Madrasah people have a very strong sense of their basic identity. They feel themselves to be guardians of Islamic religious education. They are very much aware that their schools are religious schools, not general education schools.

They feel that their primary obligation is to instill religious consciousness and a religious way of life in their students. The teaching of "worldly knowledge is considered secondary to the teaching of God's revelations concerning the purpose of life".

It is against this background that the decision made by the government to reduce the number of hours for religious instruction from 15 to two hours a week is felt as a severe blow. It is as if they are being robbed of their basic identity. In this meeting I was asked to discuss why and how educational institutions should prepare their students for life in the globalized era.

Since my knowledge about the madrasah system is minimal, I tried to discuss the problem from another angle, that is from the viewpoint of our national system of education, which at the moment is being challenged by new realities in global life.

As I understand it, these new realities consist of three kinds of changes, that is changes in economic life, changes in political life, and changes in social life.

I used standard materials I found in my readings to explain that in economic life the basic trend is for developing economies to move from an agricultural economy into an industrial economy and later on to an information economy to achieve significant economic growth in the 21st century.

In political life, the basic trend is that every country has to work systematically towards political maturity, and to achieve national competence in democratic governance in order to attain a sustained economic growth.

No sustained economic growth is possible without political maturity of national scale.

In social life, the basic trend is that every nation has to learn two things, that is first to control the excesses of the new lifestyles brought about by changes in this globalized era, and second to harness social powers generated by new types of social alliances (NGO's, environmentalists, professional associations, human rights watch groups and others), and to use them for the benefit of national and global developments.

To survive in these forthcoming trends of global life -- so I went forth, relating as best as I can all the wisdom I have learned from my recent readings -- it is an imperative for every developing nation to generate a new kind of manpower, a new kind of political culture, and a new kind of social life capable of blending new kinds of social alliances with older types of social affiliations.

It is the task of every national system of education to help the young generation acquire the various kinds of knowledge, competency, and value systems which will make them become a generation within the nation capable of exhibiting the characteristics of a trained workforce, capable of developing new political systems and cultures, and capable also of building a new social life which is at once the continuation and the replacement of the old social life.

Since madrasah constitute a part of the Indonesian national system of education, they also have the responsibility of preparing their students for life within the forthcoming globalized era.
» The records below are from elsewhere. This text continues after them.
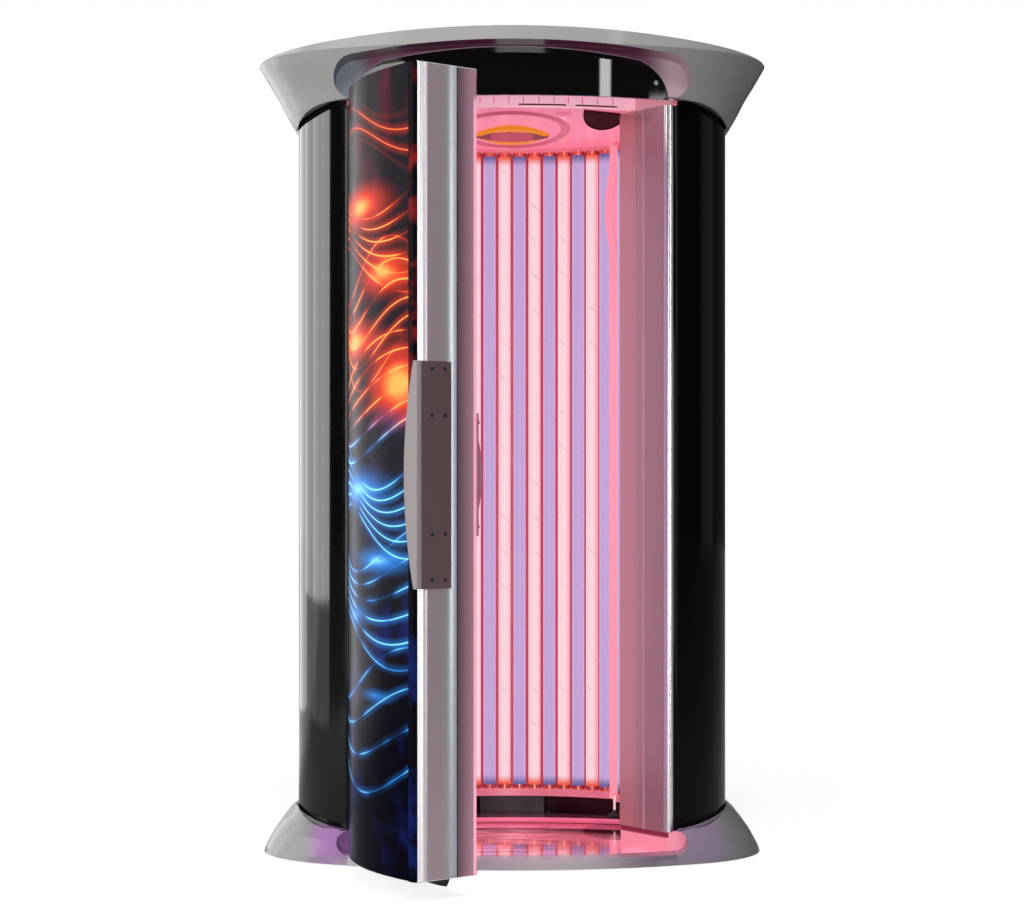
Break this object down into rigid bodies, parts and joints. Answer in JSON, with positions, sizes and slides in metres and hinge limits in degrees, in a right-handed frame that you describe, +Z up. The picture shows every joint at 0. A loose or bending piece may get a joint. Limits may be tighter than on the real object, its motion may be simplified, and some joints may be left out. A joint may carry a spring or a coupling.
{
  "type": "vertical tanning booth",
  "caption": "Vertical tanning booth: curved hinged door standing open, flared crown and base, tall lamps around the cabin, posts, handles, ceiling fan and exhaust spigot.",
  "frame": {"origin": "floor level, on the underside of the middle levelling foot, under the middle of the body's plan", "axes": "+Z up, -Y out of the entrance, +X to the right of someone facing the entrance"},
  "size_m": [1.4262, 2.015, 2.285],
  "materials": {
    "pale_shell": "glossy light grey moulding",
    "dark_cover": "matt black sheet",
    "grey_steel": "powder-coated",
    "dark_steel": "black powder coat",
    "black_rubber": "matt",
    "dark_gloss": "mirror gloss",
    "black_plastic": "fine grain",
    "black_gloss": "piano black",
    "satin_aluminium": "satin anodised",
    "bronze": "sintered",
    "light_diffuser": "translucent, lit violet",
    "sign_black": "gloss, bare",
    "bright_steel": "polished",
    "zinc_sheet": "galvanised",
    "pink_liner": "satin, lit pink",
    "orange_ring": "lit orange",
    "maroon_mesh": "perforated sheet",
    "uv_glass": "coated lamp glass, lit lavender",
    "beauty_glass": "coated lamp glass, lit pink",
    "lamp_cap_metal": "satin, lit orange",
    "maroon_holder": "satin",
    "reflector_sheet": "bright rolled",
    "column_liner": "satin, lit pink",
    "button_green": "satin",
    "button_grey": "satin",
    "grey_plastic": "fine grain",
    "leaf_gloss": "printed gloss",
    "dark_metal": "dark satin",
    "black_screw": "black oxide",
    "grip_grey": "light grey satin",
    "pink_grip": "satin"
  },
  "bodies": {
    "booth": {"crown_shell": "pale_shell", "base_skirt": "pale_shell", "entrance_sill": "pale_shell", "crown_cover": "dark_cover", "roof_frame": "grey_steel", "chassis": "dark_steel", "levelling_feet": "black_rubber", "floor_plate": "dark_gloss", "support_feet": "black_plastic", "left_side_shell": "black_gloss", "right_side_shell": "black_gloss", "rear_shell": "black_gloss", "hinge_post": "satin_aluminium", "strike_post": "satin_aluminium", "post_blocks": "dark_steel", "door_seal": "black_rubber", "frame_uprights": "grey_steel", "hinge_brackets": "grey_steel", "hinge_bushes": "bronze", "crown_light": "light_diffuser", "sign_panel": "sign_black", "sign_screws": "bright_steel", "exhaust_duct": "zinc_sheet", "exhaust_fan_motor": "dark_steel", "ceiling_panel": "pink_liner", "fan_grille_ring": "orange_ring", "cabin_fan_motor": "dark_steel", "mist_nozzle": "pink_liner", "speaker_grilles": "maroon_mesh", "rear_uv_lamps": "uv_glass", "rear_beauty_lamps": "beauty_glass", "side_uv_lamps": "uv_glass", "side_beauty_lamps": "beauty_glass", "cabin_lamp_caps": "lamp_cap_metal", "lamp_holders": "maroon_holder", "rear_reflector": "reflector_sheet", "side_reflectors": "reflector_sheet", "cabin_columns": "column_liner", "grab_handles": "column_liner", "control_panel": "black_plastic", "ballasts": "grey_steel", "electrical_box": "grey_plastic", "cable_inlet": "black_plastic"},
    "door_leaf": {"door_skin": "leaf_gloss", "closing_profile": "satin_aluminium", "hinge_profile": "satin_aluminium", "door_rails": "grey_plastic", "door_reflector": "reflector_sheet", "door_lamps": "uv_glass", "door_lamp_caps": "lamp_cap_metal", "handle_plate": "dark_metal", "handle_screws": "black_screw", "pull_handle": "grip_grey", "inner_handle": "pink_grip", "door_guide": "black_plastic", "hinge_pins": "bright_steel"},
    "exhaust_rotor": {"exhaust_fan_rotor": "black_plastic"},
    "cabin_rotor": {"cabin_fan_rotor": "black_plastic"},
    "session_key": {"session_button": "button_green"},
    "fan_key": {"fan_button": "button_grey"}
  },
  "joints": [
    {"name": "door_hinge", "type": "hinge", "parent": "booth", "child": "door_leaf", "pos_m": [-0.39856, -0.501, 1.062], "axis": [0, 0, 1], "range_deg": [-12, 78]},
    {"name": "cabin_fan_spin", "type": "hinge", "parent": "booth", "child": "cabin_rotor", "pos_m": [0, 0.1, 2.091], "axis": [0, 0, 1], "continuous": true},
    {"name": "exhaust_fan_spin", "type": "hinge", "parent": "booth", "child": "exhaust_rotor", "pos_m": [0, 0.33, 2.253], "axis": [0, 0, 1], "continuous": true},
    {"name": "session_button_press", "type": "slide", "parent": "booth", "child": "session_key", "axis": [-0.6018, 0.7986, 0], "range_m": [0, 0.0025], "stiffness_N_per_m": 300},
    {"name": "fan_button_press", "type": "slide", "parent": "booth", "child": "fan_key", "axis": [-0.6018, 0.7986, 0], "range_m": [0, 0.0025], "stiffness_N_per_m": 300}
  ]
}
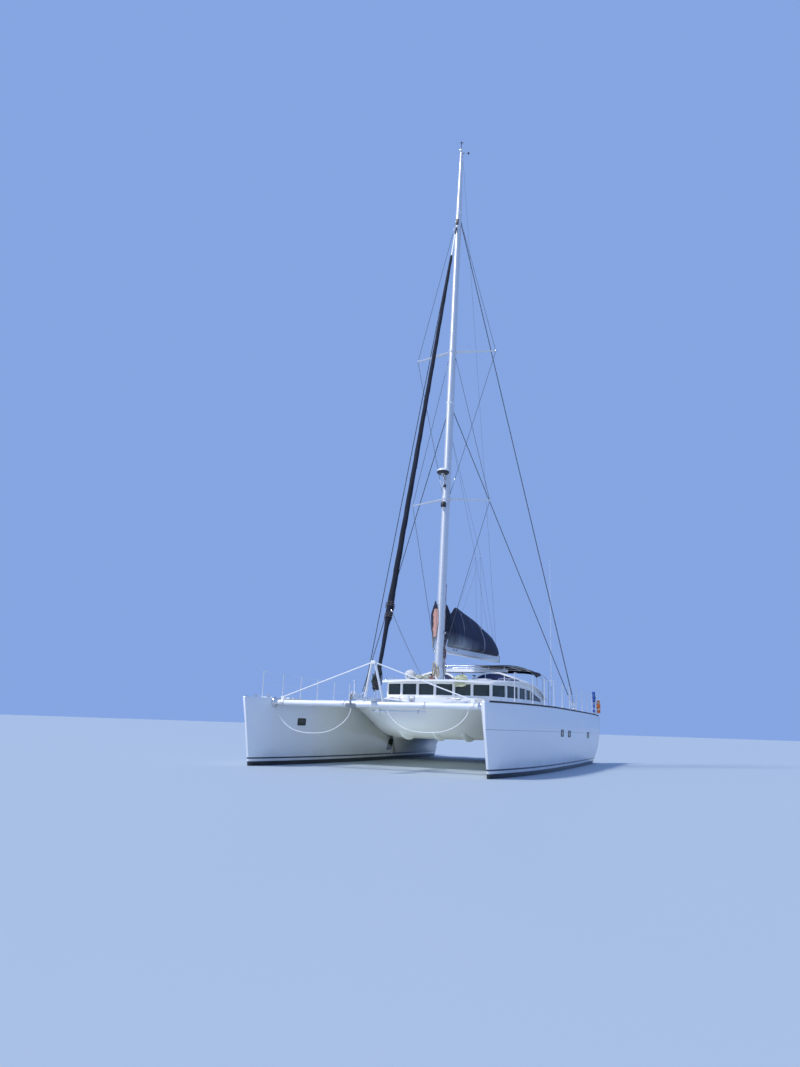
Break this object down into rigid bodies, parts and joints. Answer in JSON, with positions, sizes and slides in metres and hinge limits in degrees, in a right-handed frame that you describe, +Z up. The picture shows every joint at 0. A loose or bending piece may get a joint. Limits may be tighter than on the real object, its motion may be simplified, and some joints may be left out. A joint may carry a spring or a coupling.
{
  "type": "sailing catamaran",
  "caption": "Cruising sailing catamaran afloat with furled sails: twin hulls, cabin, leaning mast, swinging boom, rudders, propellers, helm wheels, sliding door and engine hatches.",
  "frame": {"origin": "on the waterline, on the centreline, midway between bow and stern", "axes": "+X to port, +Y aft, +Z up"},
  "size_m": [9.15, 17.5181, 29.0437],
  "materials": {
    "gelcoat": "white gelcoat, satin where non-slip",
    "antifouling": "matte black antifouling paint",
    "tinted_glass": "grey-green tinted acrylic",
    "tinted_screen": "navy screen in a white rim",
    "teak": "oiled teak and light cushions",
    "stainless": "polished tube",
    "painted_aluminium": "white paint",
    "galvanised": "galvanised, dull",
    "net": "woven dark net",
    "anodised": "satin anodised",
    "wire": "stranded wire",
    "sailcloth": "furled white sail with a blue cover strip",
    "white_plastic": "smooth",
    "navy_canvas": "acrylic canvas",
    "cast": "painted grey",
    "bronze": "dull bronze",
    "rope": "three-strand rope"
  },
  "bodies": {
    "boat": {"hull_port": "gelcoat", "hull_starboard": "gelcoat", "keel_port": "antifouling", "keel_starboard": "antifouling", "cabin_roof": "gelcoat", "cabin_front": "gelcoat", "cabin_side_port": "gelcoat", "cabin_side_starboard": "gelcoat", "front_glass": "tinted_glass", "cabin_bulkhead": "gelcoat", "bridge_deck": "gelcoat", "side_glass_port": "tinted_glass", "side_glass_starboard": "tinted_glass", "windscreen_port": "tinted_screen", "windscreen_starboard": "tinted_screen", "saloon_furniture": "teak", "helm_station_port": "gelcoat", "helm_station_starboard": "gelcoat", "cockpit_bench": "gelcoat", "cockpit_table": "teak", "front_crossbeam": "painted_aluminium", "bow_beam": "painted_aluminium", "anchor": "galvanised", "striker_frame": "painted_aluminium", "trampoline_port": "net", "trampoline_starboard": "net", "mast": "anodised", "lower_spreaders": "anodised", "upper_spreaders": "anodised", "diamond_stay_port": "wire", "diamond_stay_starboard": "wire", "cap_shroud_port": "wire", "cap_shroud_starboard": "wire", "lower_shroud_port": "wire", "lower_shroud_starboard": "wire", "furled_forestay": "sailcloth", "radar_dome": "white_plastic", "masthead_unit": "anodised", "lifelines_port": "stainless", "lifelines_starboard": "stainless", "bimini_frame": "stainless", "bimini_canopy": "navy_canvas", "engine_port": "cast", "engine_starboard": "cast", "saildrive_port": "cast", "saildrive_starboard": "cast", "bridle_rope_port": "rope", "bridle_rope_starboard": "rope"},
    "boom": {"boom": "anodised", "sail_bag": "navy_canvas"},
    "saloon_door": {"saloon_door": "tinted_glass"},
    "wheel_port": {"wheel_port": "stainless"},
    "rudder_port": {"rudder_port": "antifouling"},
    "propeller_port": {"propeller_port": "bronze"},
    "engine_hatch_port": {"engine_hatch_port": "gelcoat"},
    "wheel_starboard": {"wheel_starboard": "stainless"},
    "rudder_starboard": {"rudder_starboard": "antifouling"},
    "propeller_starboard": {"propeller_starboard": "bronze"},
    "engine_hatch_starboard": {"engine_hatch_starboard": "gelcoat"}
  },
  "joints": [
    {"name": "boom_swing", "type": "hinge", "parent": "boat", "child": "boom", "pos_m": [0, -0.9, 4.22], "axis": [0, 0.075, 0.9972], "range_deg": [-30, 30]},
    {"name": "saloon_door_slide", "type": "slide", "parent": "boat", "child": "saloon_door", "axis": [-1, 0, 0], "range_m": [0, 0.95]},
    {"name": "rudder_port_turn", "type": "hinge", "parent": "boat", "child": "rudder_port", "pos_m": [3.75, 6.9, -0.9], "axis": [0, 0, 1], "range_deg": [-35, 35]},
    {"name": "wheel_port_turn", "type": "hinge", "parent": "boat", "child": "wheel_port", "pos_m": [1.75, 3.88, 2.6], "axis": [0, 1, 0], "range_deg": [-450, 450]},
    {"name": "propeller_port_spin", "type": "hinge", "parent": "boat", "child": "propeller_port", "pos_m": [3.75, 5.65, -0.95], "axis": [0, 1, 0], "continuous": true},
    {"name": "engine_hatch_port_lift", "type": "hinge", "parent": "boat", "child": "engine_hatch_port", "pos_m": [3.38, 5.4, 2.1404], "axis": [0, -1, 0], "range_deg": [0, 90]},
    {"name": "rudder_starboard_turn", "type": "hinge", "parent": "boat", "child": "rudder_starboard", "pos_m": [-3.75, 6.9, -0.9], "axis": [0, 0, 1], "range_deg": [-35, 35]},
    {"name": "wheel_starboard_turn", "type": "hinge", "parent": "boat", "child": "wheel_starboard", "pos_m": [-1.75, 3.88, 2.6], "axis": [0, 1, 0], "range_deg": [-450, 450]},
    {"name": "propeller_starboard_spin", "type": "hinge", "parent": "boat", "child": "propeller_starboard", "pos_m": [-3.75, 5.65, -0.95], "axis": [0, 1, 0], "continuous": true},
    {"name": "engine_hatch_starboard_lift", "type": "hinge", "parent": "boat", "child": "engine_hatch_starboard", "pos_m": [-3.38, 5.4, 2.1404], "axis": [0, 1, 0], "range_deg": [0, 90]}
  ],
  "couplings": [
    {"joint": "rudder_starboard_turn", "follows": "rudder_port_turn", "ratio": 1},
    {"joint": "wheel_port_turn", "follows": "rudder_port_turn", "ratio": 12.857},
    {"joint": "wheel_starboard_turn", "follows": "rudder_port_turn", "ratio": 12.857}
  ]
}
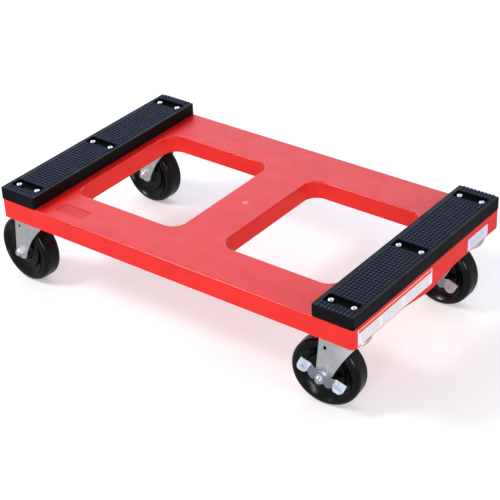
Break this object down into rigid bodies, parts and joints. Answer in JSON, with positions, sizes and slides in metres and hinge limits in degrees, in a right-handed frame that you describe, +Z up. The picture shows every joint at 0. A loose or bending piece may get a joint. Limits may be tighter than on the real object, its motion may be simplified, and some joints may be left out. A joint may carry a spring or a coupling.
{
  "type": "furniture dolly",
  "caption": "Low flat moving dolly: ribbed plastic deck with two openings, raised rubber end pads, swivel casters and see-saw brakes on one end.",
  "frame": {"origin": "on the floor under the middle of the whole dolly, wheels included; the deck centre stands 31 mm ahead of it in +X because all four casters trail towards -X", "axes": "+X along the deck towards the braked front end, +Y left, +Z up from the floor"},
  "size_m": [0.8246, 0.454, 0.215],
  "materials": {
    "red_polyethylene": "injection-moulded high-density polyethylene, fine satin texture",
    "black_rubber": "moulded rubber with a raised anti-slip grid on the top face",
    "zinc_steel": "pressed sheet steel, clear zinc plated",
    "bright_fasteners": "turned and headed steel, bright zinc plated",
    "bearing_steel": "ground bearing steel, lightly greased",
    "black_wheel": "hard rubber, moulded in one piece, smooth and slightly glossy",
    "label_paper": "blank vinyl sticker"
  },
  "bodies": {
    "deck": {"deck": "red_polyethylene", "end_pad_front": "black_rubber", "end_pad_rear": "black_rubber", "label_large": "label_paper", "label_small": "label_paper", "pad_screw_01": "bright_fasteners", "pad_screw_02": "bright_fasteners", "pad_screw_03": "bright_fasteners", "pad_screw_04": "bright_fasteners", "pad_screw_05": "bright_fasteners", "pad_screw_06": "bright_fasteners", "pad_screw_07": "bright_fasteners", "pad_screw_08": "bright_fasteners", "pad_screw_09": "bright_fasteners", "pad_screw_10": "bright_fasteners", "pad_screw_11": "bright_fasteners", "pad_screw_12": "bright_fasteners", "top_plate_front_left": "zinc_steel", "raceway_front_left": "zinc_steel", "kingpin_front_left": "zinc_steel", "top_plate_front_right": "zinc_steel", "raceway_front_right": "zinc_steel", "kingpin_front_right": "zinc_steel", "top_plate_rear_left": "zinc_steel", "raceway_rear_left": "zinc_steel", "kingpin_rear_left": "zinc_steel", "top_plate_rear_right": "zinc_steel", "raceway_rear_right": "zinc_steel", "kingpin_rear_right": "zinc_steel"},
    "fork_front_left": {"fork_front_left": "zinc_steel", "ball_ring_front_left": "bearing_steel", "axle_bolt_front_left": "bright_fasteners", "axle_nut_front_left": "bright_fasteners", "axle_bushing_front_left": "bearing_steel"},
    "wheel_front_left": {"wheel_front_left": "black_wheel", "roller_bearing_front_left": "bearing_steel"},
    "brake_front_left": {"brake_lever_front_left": "zinc_steel"},
    "fork_front_right": {"fork_front_right": "zinc_steel", "ball_ring_front_right": "bearing_steel", "axle_bolt_front_right": "bright_fasteners", "axle_nut_front_right": "bright_fasteners", "axle_bushing_front_right": "bearing_steel"},
    "wheel_front_right": {"wheel_front_right": "black_wheel", "roller_bearing_front_right": "bearing_steel"},
    "brake_front_right": {"brake_lever_front_right": "zinc_steel"},
    "fork_rear_left": {"fork_rear_left": "zinc_steel", "ball_ring_rear_left": "bearing_steel", "axle_bolt_rear_left": "bright_fasteners", "axle_nut_rear_left": "bright_fasteners", "axle_bushing_rear_left": "bearing_steel"},
    "wheel_rear_left": {"wheel_rear_left": "black_wheel", "roller_bearing_rear_left": "bearing_steel"},
    "fork_rear_right": {"fork_rear_right": "zinc_steel", "ball_ring_rear_right": "bearing_steel", "axle_bolt_rear_right": "bright_fasteners", "axle_nut_rear_right": "bright_fasteners", "axle_bushing_rear_right": "bearing_steel"},
    "wheel_rear_right": {"wheel_rear_right": "black_wheel", "roller_bearing_rear_right": "bearing_steel"}
  },
  "joints": [
    {"name": "swivel_front_left", "type": "hinge", "parent": "deck", "child": "fork_front_left", "pos_m": [0.372, 0.1775, 0.146], "axis": [0, 0, 1], "continuous": true},
    {"name": "spin_front_left", "type": "hinge", "parent": "fork_front_left", "child": "wheel_front_left", "pos_m": [0.33401, 0.17836, 0.0635], "axis": [-0.0227, -0.9997, 0], "continuous": true},
    {"name": "brake_front_left", "type": "hinge", "parent": "fork_front_left", "child": "brake_front_left", "pos_m": [0.33401, 0.17836, 0.0635], "axis": [-0.0227, -0.9997, 0], "range_deg": [0, 41.4]},
    {"name": "swivel_front_right", "type": "hinge", "parent": "deck", "child": "fork_front_right", "pos_m": [0.372, -0.1775, 0.146], "axis": [0, 0, 1], "continuous": true},
    {"name": "spin_front_right", "type": "hinge", "parent": "fork_front_right", "child": "wheel_front_right", "pos_m": [0.33424, -0.1818, 0.0635], "axis": [0.1132, -0.9936, 0], "continuous": true},
    {"name": "brake_front_right", "type": "hinge", "parent": "fork_front_right", "child": "brake_front_right", "pos_m": [0.33424, -0.1818, 0.0635], "axis": [0.1132, -0.9936, 0], "range_deg": [0, 41.4]},
    {"name": "swivel_rear_left", "type": "hinge", "parent": "deck", "child": "fork_rear_left", "pos_m": [-0.31, 0.1775, 0.146], "axis": [0, 0, 1], "continuous": true},
    {"name": "spin_rear_left", "type": "hinge", "parent": "fork_rear_left", "child": "wheel_rear_left", "pos_m": [-0.3479, 0.18022, 0.0635], "axis": [-0.0715, -0.9974, 0], "continuous": true},
    {"name": "swivel_rear_right", "type": "hinge", "parent": "deck", "child": "fork_rear_right", "pos_m": [-0.31, -0.1775, 0.146], "axis": [0, 0, 1], "continuous": true},
    {"name": "spin_rear_right", "type": "hinge", "parent": "fork_rear_right", "child": "wheel_rear_right", "pos_m": [-0.34784, -0.17399, 0.0635], "axis": [-0.0924, -0.9957, 0], "continuous": true}
  ]
}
Failure to do so will handicap future madrasah graduates in their competition for jobs with graduates coming from the non-religious school subsystem.

It can also cause their graduates to be rendered less capable or even incapable of participation in the building of a new political system and culture. And it certainly will make their future graduates feel disoriented, frustrated, and unproductive in the new social environment.

The problem is thus how to do this unavoidable imperative without sacrificing their basic identity as institutions for religious education. In my ignorance about the intricacies of madrasah education, I offered some questions as points of reference.

First, is religious education really incompatible with education for the understanding of physical, social, and cultural environments? Isn't there a saying somewhere in Islam which asserts that the words of God (the Koran) cannot possibly contradict the work of God (the universe) ?

The next question I posed was whether religious education is identical to religious instruction. Whether the extent to which religious education is carried out is determined solely by the number of hours per week allotted to religious instruction.

Is there really no relationship whatsoever between religious education and science education?

I realized that I did not answer their question. I was aware that I was just expressing my views about how religious education can still be carried out in this seemingly dilemmatic situation. While admitting that this is a very difficult question, I offered my view that there seems to be an urgent need to review the system of preparing teachers for religious education to find a partial answer to this problem.

At the end of the meeting, a young ustadz came to me and said, I understand your reasoning, and I can see the direction you are suggesting. But I am afraid that too many of us within madrasah will not be able to understand you. You are too much of a modernist.

I felt sad, alienated and relieved at the same time.

The writer is an observer of sociocultural affairs.